→ Do this: The lines to be extracted run from the start of the listing through the line containing "of curved faces"; copy them exactly and nothing else.

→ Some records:
************
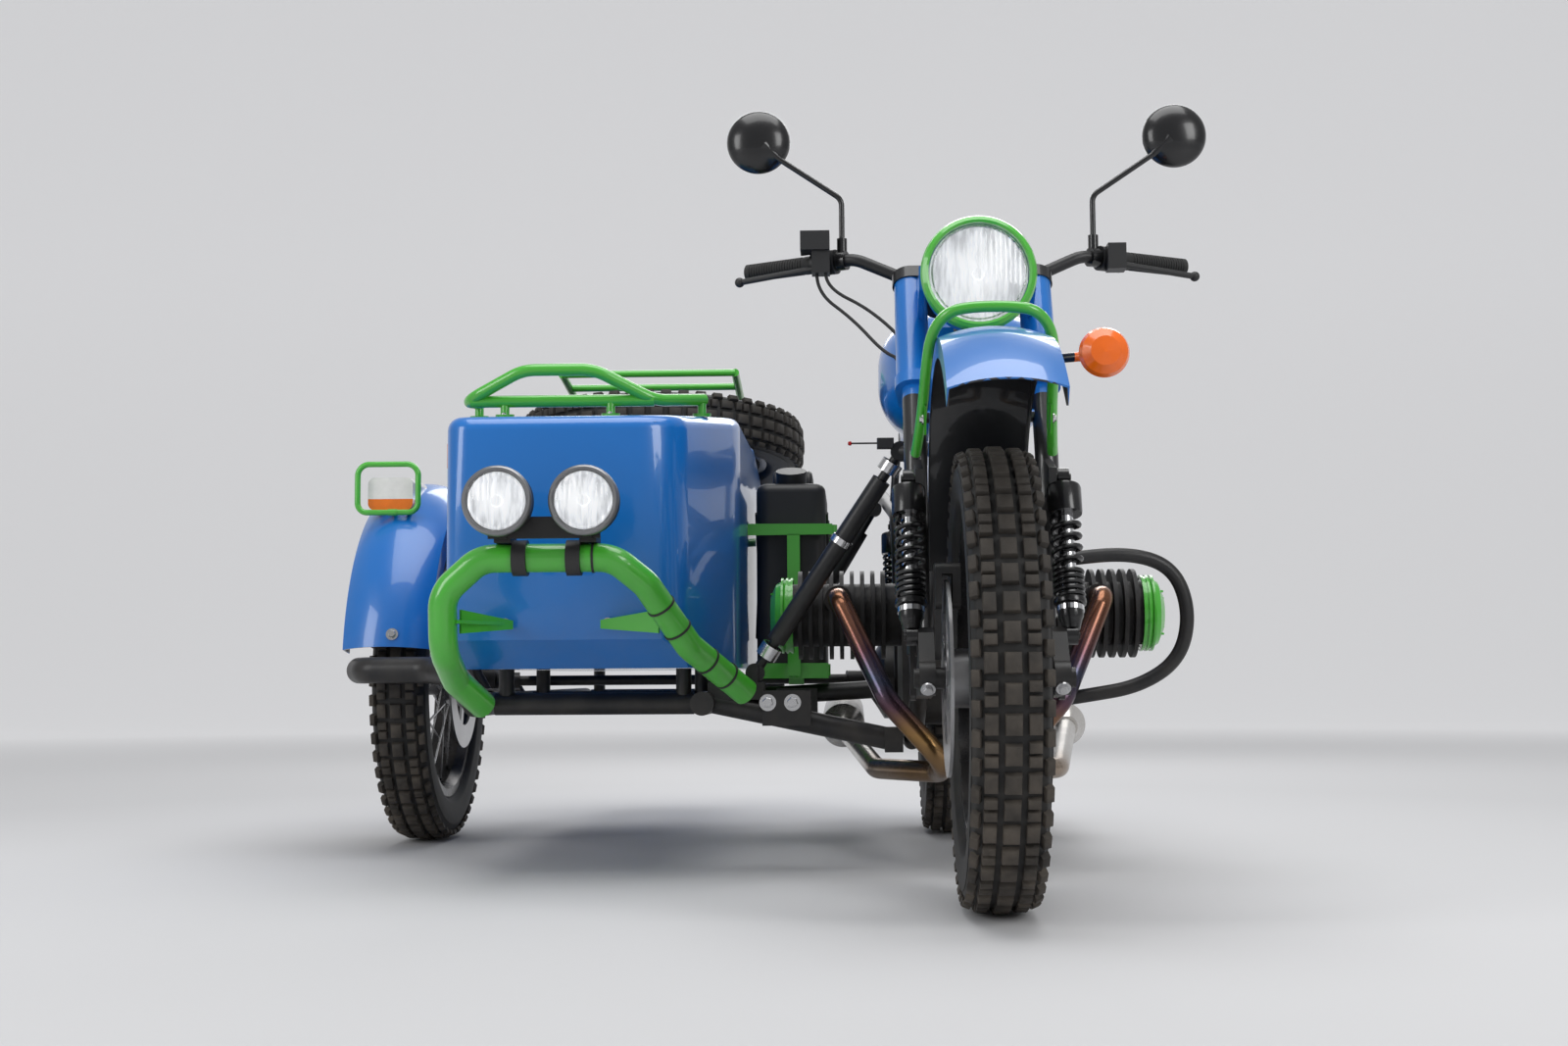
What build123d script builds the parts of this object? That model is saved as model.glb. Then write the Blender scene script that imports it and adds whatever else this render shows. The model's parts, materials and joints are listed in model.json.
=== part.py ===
"""Sidecar motorcycle: a flat-twin machine with a leading-link fork and a sidecar on its right.

World frame: millimetres, +Z up, the front faces -Y and the motorcycle's left is +X.
The origin lies on the ground below the middle of the whole outfit.
"""

from build123d import *
import os
from math import cos, radians, sin, tan

os.makedirs("parts", exist_ok=True)

# ---- Driving dimensions ----
BIKE_X = 402.0  # the motorcycle's centre plane
FRONT_Y = -888.0  # world place of the front axle
WHEELBASE = 1470.0
TRACK = 1135.0  # motorcycle's centre plane to the sidecar wheel's
SIDE_LEAD = 160.0  # the sidecar axle stands this far ahead of the rear axle

TYRE_R = 345.0
TYRE_WIDTH = 112.0
RIM_R = 242.0
RIM_WIDTH = 82.0
HUB_R = 32.0
AXLE_R = 10.0
RUN = 0.3  # running gap round an axle, and the seat of curved faces

RAKE = 27.0
TRAIL = 50.0
FORK_OFFSET = 80.0  # fork legs ahead of the steering axis
LEG_X = 106.0
LEG_R = 19.0
HEAD_LOW = 808.0
HEAD_HIGH = 975.0
HEAD_R = 30.0

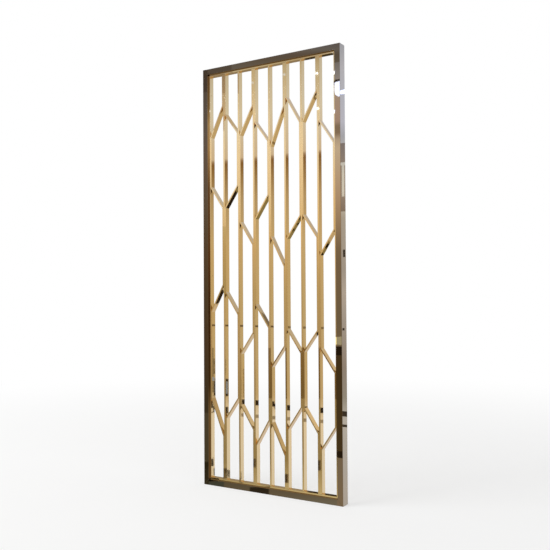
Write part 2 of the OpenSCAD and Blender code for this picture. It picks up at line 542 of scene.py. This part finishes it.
class SCREEN_OT_weld_beads(bpy.types.Operator):
    """Lays the polished weld beads at the ends of the bars and strips and round every elbow"""
    bl_idname = "screen.weld_beads"
    bl_label = "Weld beads"

    def execute(self, context):
        welds = context.scene.screen_welds
        paint = weld_metal("gold_weld", tuple(context.scene.screen_metals.gold))
        tree = bead_tree()
        strip_face = self.strip_face()
        bar_ends = [Vector(((low.x + high.x) / 2, 0.0, z))
                    for low, high in map(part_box, BAR_NODES) for z in (CLEAR_Z0, CLEAR_Z1)]
        strip_ends, elbows, tilts = [], [], []
        for bay in range(1, BAYS + 1):
            names = sorted(n for n in DIAGONAL_NODES if n.startswith(f"strip_{bay}_"))
            ends = [diagonal_ends(n, strip_face) for n in names]
            strip_ends.append(Vector((ends[0][0].x, 0.0, CLEAR_Z1)))
            strip_ends.append(Vector((ends[-1][1].x, 0.0, CLEAR_Z0)))
            for upper, lower, rise in ends:
                elbows += [upper, lower]
                tilts += [math.atan2(rise, strip_face / 2)] * 2
        bar_face = BAR_HIGH.x - BAR_LOW.x
        for name, places, tilt, width, bead in (
                ("bar_end_welds", bar_ends, [0.0] * len(bar_ends), bar_face, welds.bead),
                ("strip_end_welds", strip_ends, [0.0] * len(strip_ends), strip_face, welds.bead),
                ("elbow_welds", elbows, tilts, strip_face / math.cos(MITRE_TILT),
                 welds.seam_bead)):
            mesh = spots_mesh(name, places, [(0.0, angle, 0.0) for angle in tilt])
            piece = grown(name, mesh, tree, {
                "Width": width, "Depth": GRILLE_D, "Bead Radius": bead,
                "Corner Radius": welds.corner, "Material": paint})
            piece.data.shade_smooth()
            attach(piece, "root")
        return {"FINISHED"}

    @staticmethod
    def strip_face():
        """The strips' front width, from the stretches of strip 2 that lie against its bay's
        left side."""
        low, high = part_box("strip_2_uprights")
        middle = (low.x + high.x) / 2
        return max(v.co.x for v in NODES["strip_2_uprights"].data.vertices
                   if v.co.x < middle) - low.x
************
→ Full response:
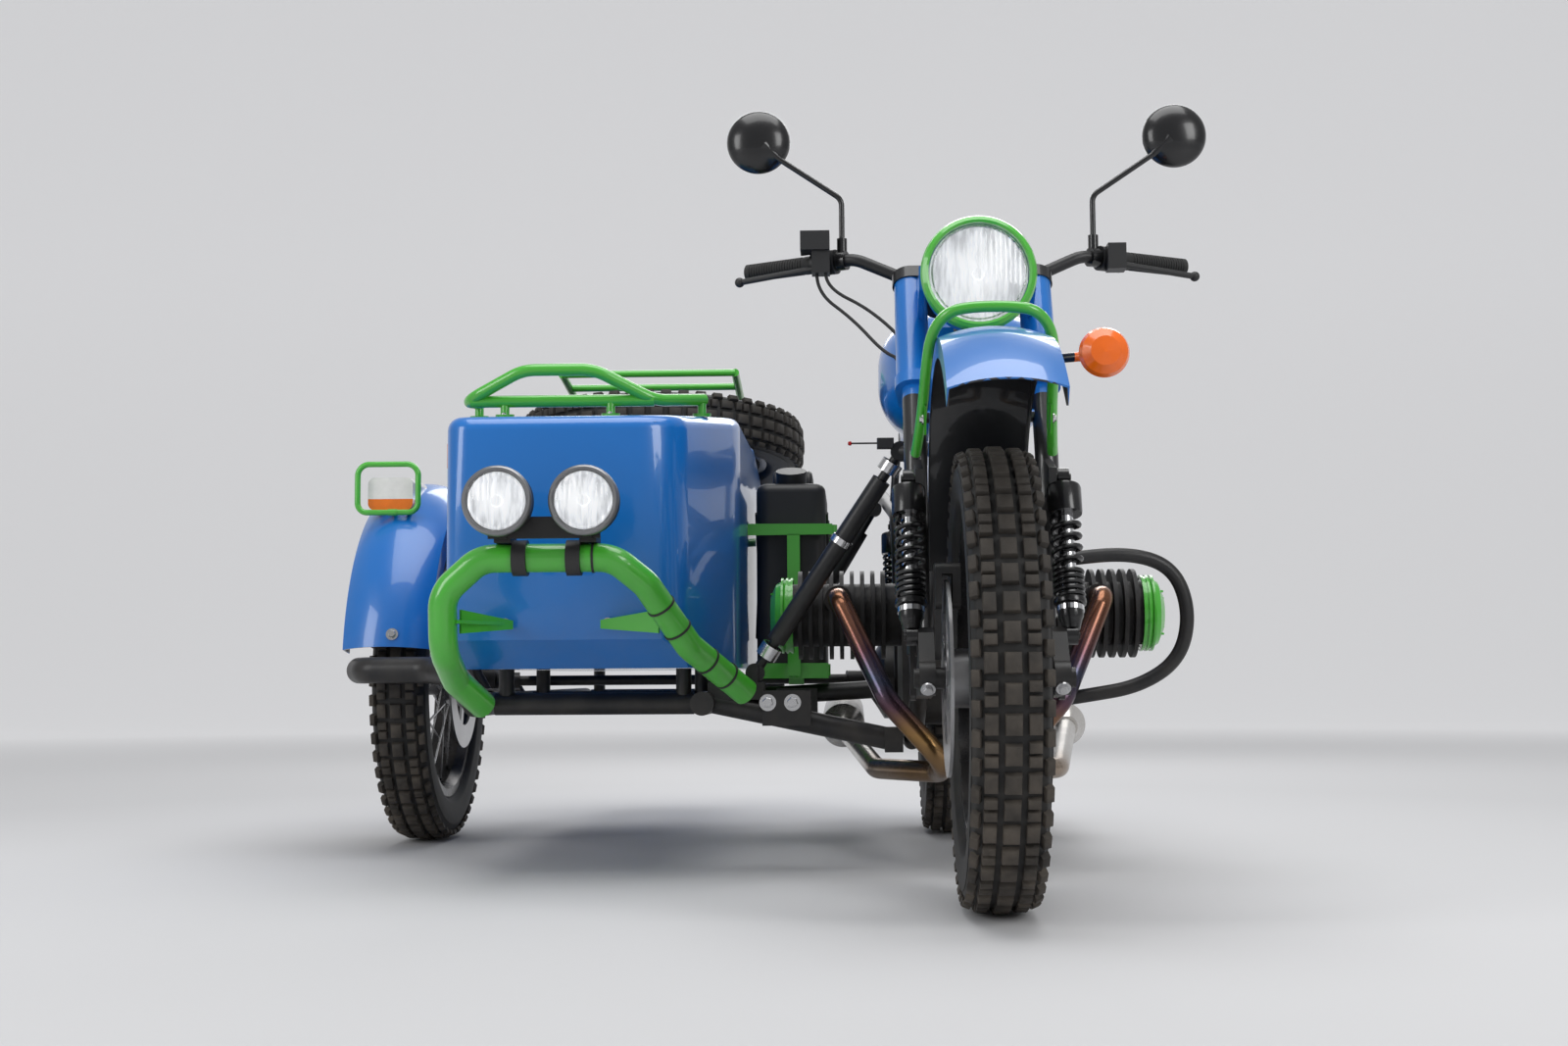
What build123d script builds the parts of this object? That model is saved as model.glb. Then write the Blender scene script that imports it and adds whatever else this render shows. The model's parts, materials and joints are listed in model.json.
=== part.py ===
"""Sidecar motorcycle: a flat-twin machine with a leading-link fork and a sidecar on its right.

World frame: millimetres, +Z up, the front faces -Y and the motorcycle's left is +X.
The origin lies on the ground below the middle of the whole outfit.
"""

from build123d import *
import os
from math import cos, radians, sin, tan

os.makedirs("parts", exist_ok=True)

# ---- Driving dimensions ----
BIKE_X = 402.0  # the motorcycle's centre plane
FRONT_Y = -888.0  # world place of the front axle
WHEELBASE = 1470.0
TRACK = 1135.0  # motorcycle's centre plane to the sidecar wheel's
SIDE_LEAD = 160.0  # the sidecar axle stands this far ahead of the rear axle

TYRE_R = 345.0
TYRE_WIDTH = 112.0
RIM_R = 242.0
RIM_WIDTH = 82.0
HUB_R = 32.0
AXLE_R = 10.0
RUN = 0.3  # running gap round an axle, and the seat of curved faces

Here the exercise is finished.